3) The nNumTrace parameter usually corresponds to the number of channels. However, it is more accurate to say "traces" instead of "channels" because the Channel List specified in Hypersignal or DirectDSP software may actually be an arbitrary ordering of channels, in which case, for example, channel 0 may not correspond to trace 0.

If the nNumTrace parameter is > 1, then data is stored as interleaved values, in repeating groups of nNumTrace values. For example,

    tr0,tr1,tr2,tr0,tr1,tr2, ...

for 3-trace acquisition or signal output.

4) The xxxLINKC.CMD or (xxxLINKC.CTL) linker command (or control) file should be used if run-time 'C' support is needed. Otherwise, the xxxLINK.CMD or xxxLINK.CTL linker command/control file can be used.

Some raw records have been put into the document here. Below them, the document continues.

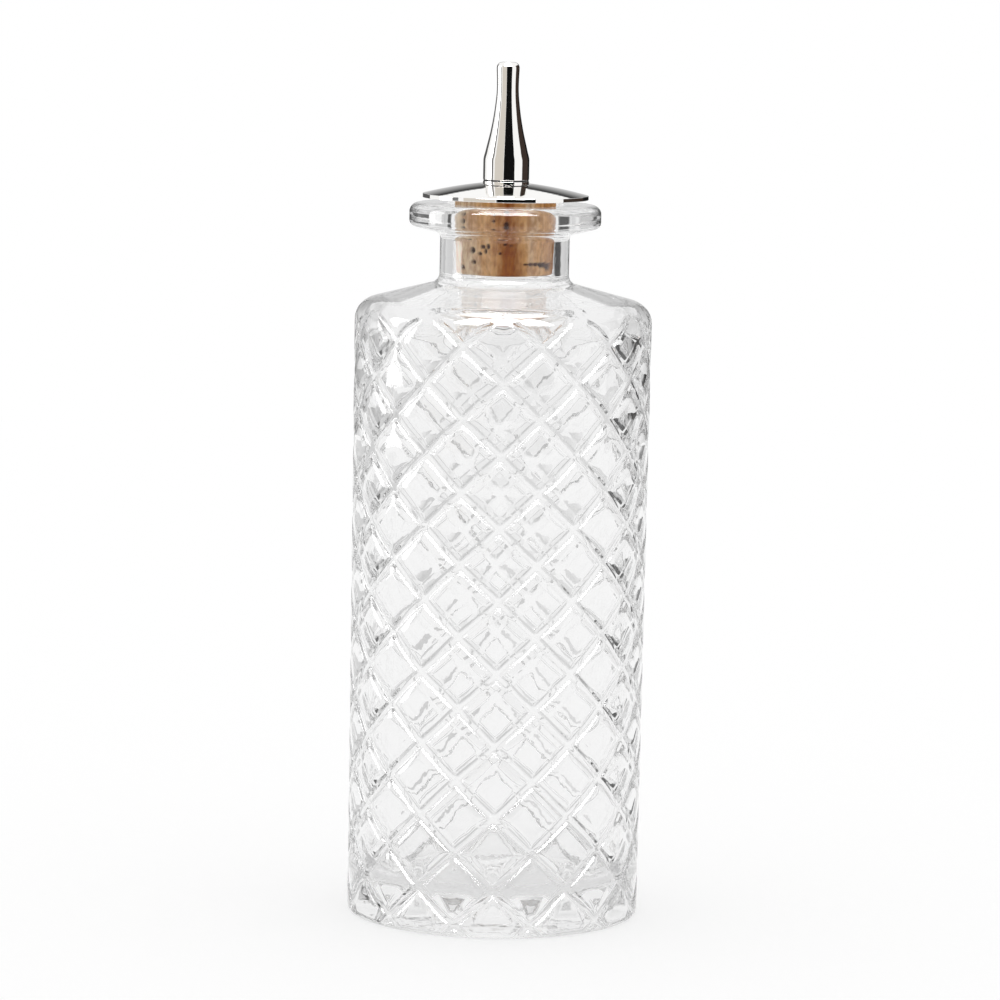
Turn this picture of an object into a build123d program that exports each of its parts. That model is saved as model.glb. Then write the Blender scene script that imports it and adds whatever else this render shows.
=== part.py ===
from build123d import *
import os

# A bitters bottle: a round glass bottle with a flanged neck, closed by a cork that
# carries a metal cap and a narrow dashing spout.
# Lengths are in millimetres. The origin is the centre of the standing face, and +Z
# runs up the axis of the bottle. Every piece is a body of revolution about that axis, and
# in each section X is the radius and Y is the height.

os.makedirs("parts", exist_ok=True)

# Glass body, from the standing face up to the neck
body_base_radius = 28.4
body_top_radius = 28.75
body_height = 119.05
shoulder_rise = 4.25
glass_wall = 3.4
base_thickness = 7.0
base_edge_round = 1.2
shoulder_edge_round = 4.5
inner_base_round = 6.0
inner_shoulder_round = 4.0
standing_ring_width = 3.8
punt_depth = 1.5

# Neck and pouring flange of the glass
neck_radius = 12.5
neck_height = 9.3
neck_root_round = 2.0
bore_radius = 9.8
bore_root_round = 1.5
flange_radius = 18.5
flange_height = 5.7
flange_underside_rise = 1.4
flange_root_round = 1.4
flange_edge_round = 1.3
flange_top_round = 1.7
mouth_round = 2.0

# Cork
cork_clearance = 0.05
cork_depth = 13.3
cork_taper = 0.5
cork_edge_round = 0.5

# Cap disc, a shallow cone with a rounded rim, which stands clear of the glass
cap_gap = 1.05
cap_radius = 16.0
cap_rim_height = 0.75
cap_rise = 2.85
cap_crown_radius = 5.2
cap_crown_sag = 0.18
cap_rim_round = 0.25
cap_rim_lower_round = 0.2
cork_seat_depth = 0.5
cork_seat_clearance = 0.15

# Hollow stem with its head under the cork, and the washer that the head pulls up
stem_radius = 3.0
stem_bore_radius = 1.7
stem_clearance = 0.05
stem_head_radius = 3.95
stem_head_height = 0.7
stem_head_round = 0.25
washer_radius = 6.5
washer_thickness = 0.8
washer_edge_round = 0.25

# Lock ring on the stem, let into the top of the cap
ring_pocket_depth = 1.0
ring_stand = 0.48
ring_pocket_clearance = 0.05
ring_edge_break = 0.08

# Seal washer between the lock ring and the spout
seal_thickness = 0.3
seal_inset = 0.12
seal_bore_clearance = 0.2

# Spout, a tapered nozzle screwed on the top of the stem
spout_length = 22.52
spout_base_radius = 4.44
spout_skirt_height = 3.6
spout_waist_radius = 2.1
spout_waist_height = 17.7
spout_lip_radius = 2.2
spout_lip_height = 21.0
spout_tip_round = 1.1
thread_clearance = 0.05
thread_engagement = 3.75
thread_bore_depth = 4.1
thread_bore_cone = 1.0
spout_throat_radius = 1.9
spout_bore_radius = 1.2
spout_bore_taper_end = 14.0
outlet_radius = 0.8
outlet_length = 1.5

# Taper of the spout between skirt and waist: shares of its height, and of the
# difference between the two radii that is still left there
taper_height_shares = (0.142, 0.418, 0.688)
taper_radius_shares = (0.82, 0.433, 0.159)

# Heights along the axis
neck_z = body_height + shoulder_rise
flange_z = neck_z + neck_height
mouth_z = flange_z + flange_height
cork_bottom_z = mouth_z - cork_depth
cork_grip_z = mouth_z - mouth_round
cap_z = mouth_z + cap_gap
cork_top_z = cap_z + cork_seat_depth
cap_top_z = cap_z + cap_rise
ring_bottom_z = cap_top_z - ring_pocket_depth
ring_top_z = cap_top_z + ring_stand
spout_z = ring_top_z + seal_thickness
spout_top_z = spout_z + spout_length
stem_top_z = spout_z + thread_engagement
washer_z = cork_bottom_z - washer_thickness
stem_bottom_z = washer_z - stem_head_height

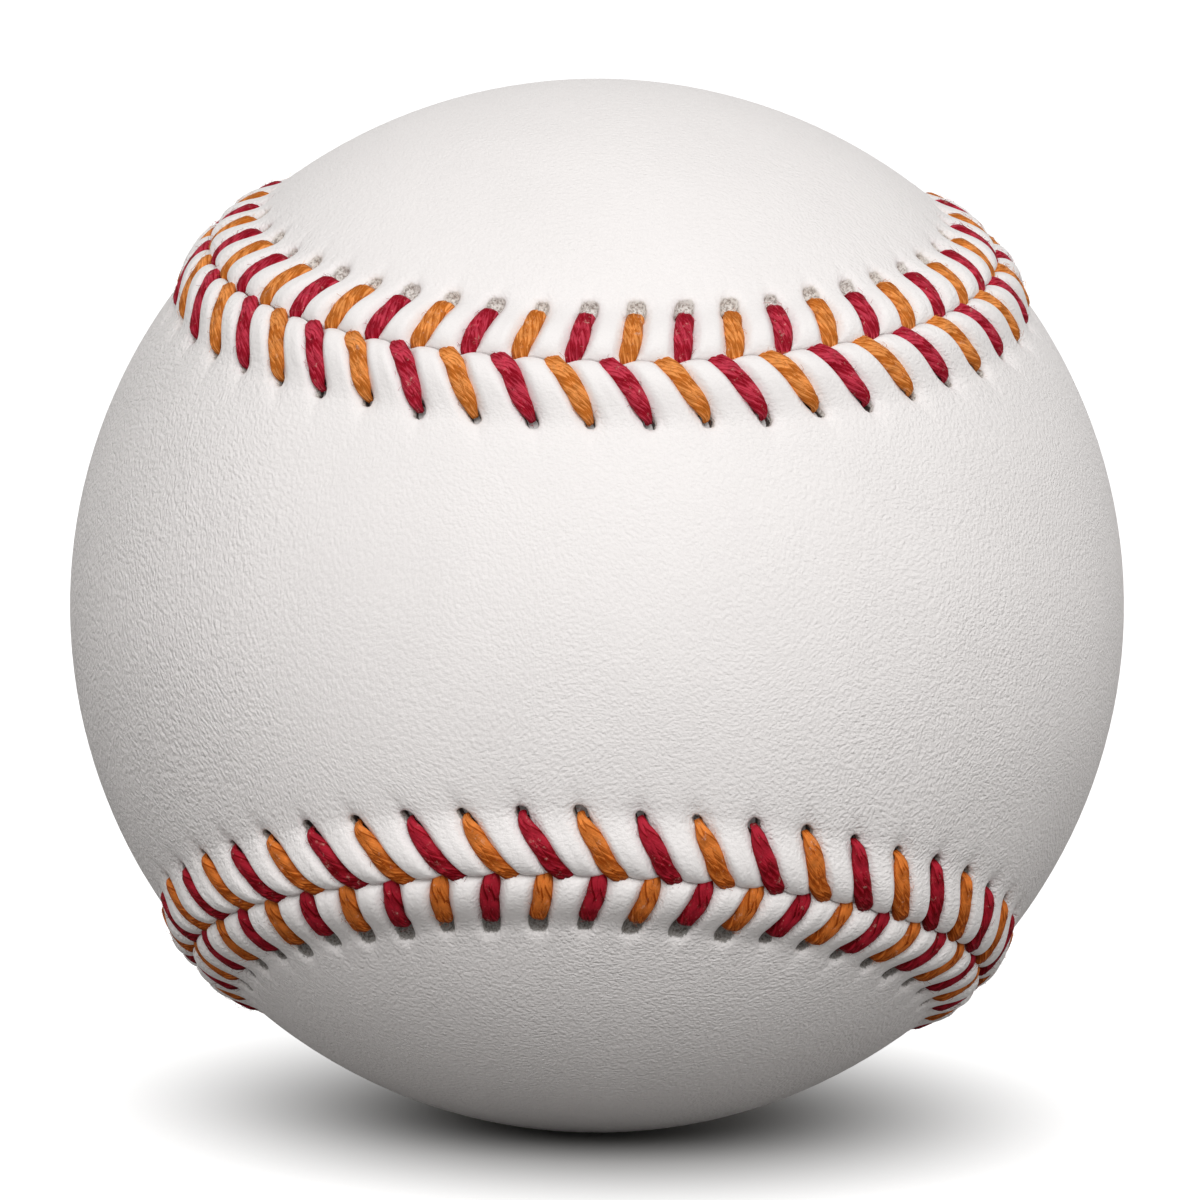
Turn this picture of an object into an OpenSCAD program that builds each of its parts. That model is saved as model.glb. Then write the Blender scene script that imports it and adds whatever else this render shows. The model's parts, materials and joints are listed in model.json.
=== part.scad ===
// Baseball: rubber-cushioned cork pill, four windings and a two-panel leather cover,
// sewn shut with two waxed threads that cross at every stitch.
// The origin is the middle of the ball, +Z is up, and the waist of the front panel faces -Y.

/* [Ball] */
// Diameter over the smooth leather, away from the seam
ball_d = 73.6; // [72:0.1:78]
// Thickness of the leather
leather_t = 1.2; // [1.1:0.05:1.4]
// Width of a panel across its waist, along the leather
waist_w = 35.5; // [32:0.5:36]

/* [Pill] */
// Diameter of the cork core
cork_d = 20.6; // [16:0.1:24]
// Wall of the two black rubber cups
cup_t = 4; // [3:0.1:5]
// Thickness of the red gasket between the cups
gasket_t = 1.2; // [0.6:0.1:2]
// Wall of the red rubber jacket
jacket_t = 3.1; // [2:0.1:4]

/* [Windings] */
// Thickness of the middle winding, of white wool
middle_winding_t = 1.8; // [1:0.1:2.5]
// Thickness of the outer winding, of grey wool
outer_winding_t = 2.1; // [1:0.1:2.5]
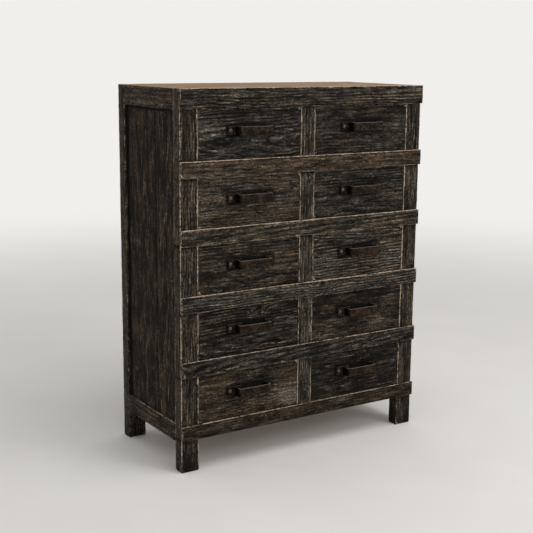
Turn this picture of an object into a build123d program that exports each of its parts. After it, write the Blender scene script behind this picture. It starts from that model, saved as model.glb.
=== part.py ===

See Source Code Modification Process for details. Run-time 'C' support is made necessary by adding functions or routines which require the run-time and support library "rtsPP.lib", where PP is a name assigned by the DSP chip manufacturer (for example "30" for TMS320C3x, "56" for DSP5600x, etc.). The xxxLINKC.CMD and xxxLINKC.CTL command/control files link in the appropriate rtsPP.lib file.

5) Important: UserProc must complete its processing before the next input/output buffer pair is ready! Otherwise, real-time operation is lost.

Application Examples

A few simple application examples are given below.

Signal Arithmetic Example

A very simple example of user-defined real-time 'C' code is basic signal arithmetic requiring no recursive input (i.e. no input from previous output samples). In this example, the DSP algorithm scales and adds a constant to input channel 0 data, and also loops the data back to the output. The difference equation for this example could look something like:

    y[n] = 0.75*x[n] + 1000

First, userproc.c is modified to look like:

void UserProc(void* ptrIn, void* ptrOut, long nLen, short int nNumTrace) {

#ifdef defined(TMS320C3x) || defined(TMS320C4x) || defined(DSP5600x) || defined(ADSP2106x)
  #define x ((long*)ptrIn)
  #define y ((long*)ptrOut)
#endif

#ifdef defined(DSP32C) || defined(DSP3210) || defined(TMS320C2x) || defined(TMS320C5x)
|| defined(ADSP21xx)
 #define x ((short int*)ptrIn)
 #define y ((short int*)ptrOut)
#endif

short int  n;

    for (n=0; n<nLen; n++) {

        x[n] = 0.75*x[n] + 1000;
        y[n] = x[n];

#ifdef defined(TMS320C3x) || defined(TMS320C4x)
        y[n] <<= 16;
#endif
    }
}

Second, the following steps are performed:

Running Sum Example

A slightly more complex example is to combine basic signal arithmetic with recursive input (i.e. input from previous output samples). In this example, the DSP algorithm performs a running sum on input channel 0 data, with no loopback to the output. The difference equation for this example could look something like:

    y[n] = y[n-1] + (x[n] - x[n-M])/M

where M is the length of the running sum, in samples. First, userproc.c is modified to look like:

#define N 4096  /* define N as maximum buffer size */
#define M 32    /* define M as length of running sum */

short int ySum[N];    /* create storage of size of one buffer, assume it is initialized
to zero */

short int xPrev[M];   /* create storage of length of running sum, to hold samples at end
of each
                         previous buffer ("memory" between successive frames) */

void UserProc(void* ptrIn, void* ptrOut, long nLen, short int nNumTrace) {

#ifdef defined(TMS320C3x) || defined(TMS320C4x) || defined(DSP5600x) || defined(ADSP2106x)
  #define x ((long*)ptrIn)
  #define y ((long*)ptrOut)
#endif

#ifdef defined(DSP32C) || defined(DSP3210) || defined(TMS320C2x) || defined(TMS320C5x)
|| defined(ADSP21xx)
 #define x ((short int*)ptrIn)
 #define y ((short int*)ptrOut)
#endif

short int     n,xn;
long static   lSum = 0;

    for (n=0; n<nLen; n++) {

        if (n - M < 0) xn = xPrev[n];  /* use "memory" if index is before start of
current buffer */
        else xn = x[n-M];

        lSum += x[n] - xn;  /* calculate x term sum */

        ySum[n] += (short int)(lSum/M);  /* calculate running sum */
    }

    for (n=0; n<M; n++) xPrev[n] = x[nLen-n];  /* store last M points for use by next
frame */

    for (n=0; n<nLen; n++) x[n] = ySum[n];  /* store processed data in input buffer */
}

Note: the use of a long division intermediate calculation above (lSum/M) is not suggested for real-time processing; it is used only to make the example general and portable across different DSP devices. A better approach would be to make M a power of 2, so the division could be achieved by shifting the lSum term right.

After modifying userproc.c, see the steps listed above to re-compile, link, and test the modifications.